In May and June, three groups of investors in funds sold by Citigroup Inc. won a total of $2.1 million in separate arbitration proceedings. A spokesman for Citigroup, the largest sponsor of such funds, notes that three other investor claims were denied, which “supports our view the investments were appropriately sold.”
The awards are another indication of the protracted and costly cleanup under way on Wall Street in the aftermath of the financial crisis. These messes involve highly leveraged investments, which amplified losses when financial markets turned rocky.
Some of the cases raise a familiar question in many of the continuing investigations of Wall Street before and during the financial crisis: Were disclosures to investors by securities firms adequate?
The funds at issue were constructed by issuing tax-exempt short-term debt to buy longer-term municipal bonds that offered higher tax-exempt yields. The funds offered investors yields higher than municipal bonds by a few percentage points, according to lawyers for the investors. Then they attempted to use derivatives such as interest-rate swaps to hedge against adverse moves in both short- and long-term interest rates.
The Securities and Exchange Commission is examining the issue of whether fund sponsors including Citigroup understated the funds’ risk, according to people familiar with the situation. Federal prosecutors in the Eastern District of New York also are looking at the funds’ disclosures, according to people familiar with that probe. Spokesmen for the SEC and federal prosecutors declined to comment.
A spokesman for First Republic, which was sold by new Merrill owner Bank of America Corp. in a management-led buyout, said: “We strongly disagree with this finding, which is inconsistent with other legal decisions on this matter. We believe proper disclosure was made about the risks and rewards.” First Republic also noted that investors were experienced enough to understand the risks involved.
Still, when First Republic lawyers raised that argument in the arbitration, the hearing panel criticized the “glibness” of the funds’ managers and defense witnesses for their awareness of the fund’s “upsides,” such as higher yield and higher fees, without “any realistic advance recognition [of] any specific risks or patterns of risk.”

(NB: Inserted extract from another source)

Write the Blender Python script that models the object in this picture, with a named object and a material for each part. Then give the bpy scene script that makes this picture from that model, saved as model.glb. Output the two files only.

In marketing materials prepared for brokers and investors in 2006, Citigroup indicated its funds could invest $8 for every $1 put into the fund by its investors by borrowing the additional $7. The funds could borrow at a short-term rate of 3.3%, with the proceeds invested at the rate of 4.2% paid by long-term bonds. The strategy could boost investor returns to 8.6%, the marketing materials indicated.
Citigroup compared the funds’ risk to other bond “alternatives” such as high-yield or emerging-market bonds. But another page labeled “risk vs. reward” indicated that the strategy was three times as risky as a bond-market index and even riskier than a stock-market index.
Funds using such borrowing tactics controlled roughly $250 billion in municipal bonds by early 2008, according to Matt Fabian, an analyst at Municipal Market Advisors. At their peak, such funds owned roughly 10% of the $2.6 trillion in muni bonds outstanding, and routinely snapped up as much as one-third of all new issues, Mr. Fabian estimates. “They were able to buy bonds at more aggressive levels than anyone else,” he says.
The First Republic fund raised $34 million and acquired about $200 million of bonds, said Cary Lapidus, a San Francisco lawyer whose clients won the $2.1 million award.
One series of Citigroup funds raised $1.9 billion from investors between 2002 and 2007, invested in an estimated $15 billion in bonds and lost between 70% and 97% of their asset value by the end of February 2008, according to company documents. Citigroup stepped in to rescue the funds by investing more than $650 million of its own capital.
Counting quarterly distributions, representative investors had losses of 15% to 72% through March 2009, according to a person familar with the funds.
Bob Selan, a Calabasas, Calif., magazine publisher, invested $1 million in a Citigroup fund in 2006 through a broker at Smith Barney. Mr. Selan said it was presented as “a safe alternative” to bonds.
“The way it was explained to me, they were going to buy triple-A bonds and you were going to get a couple of extra percentage points,” Mr. Selan recalls.
But when the subprime crisis struck the bond markets in February 2008, municipal-bond prices plummeted amid forced sales. Leveraged funds had to post more collateral against the falling market prices of the bonds. Some funds were forced to liquidate.
By mid-2008, Mr. Selan noticed that his fund was down 15%. Eventually, he lost more than 50%. In May, an arbitration panel awarded him $550,504.96 plus interest-enough to make him whole on the investment.
Philip Aidikoff, a lawyer for Mr. Selan, said the firm has more than three dozen clients who had combined losses of more than $100 million in the Citigroup funds. Craig McCann, an expert witness who has testified for investors in a dozen such cases, estimates that Citigroup will have to pay out tens of millions in losses from such claims.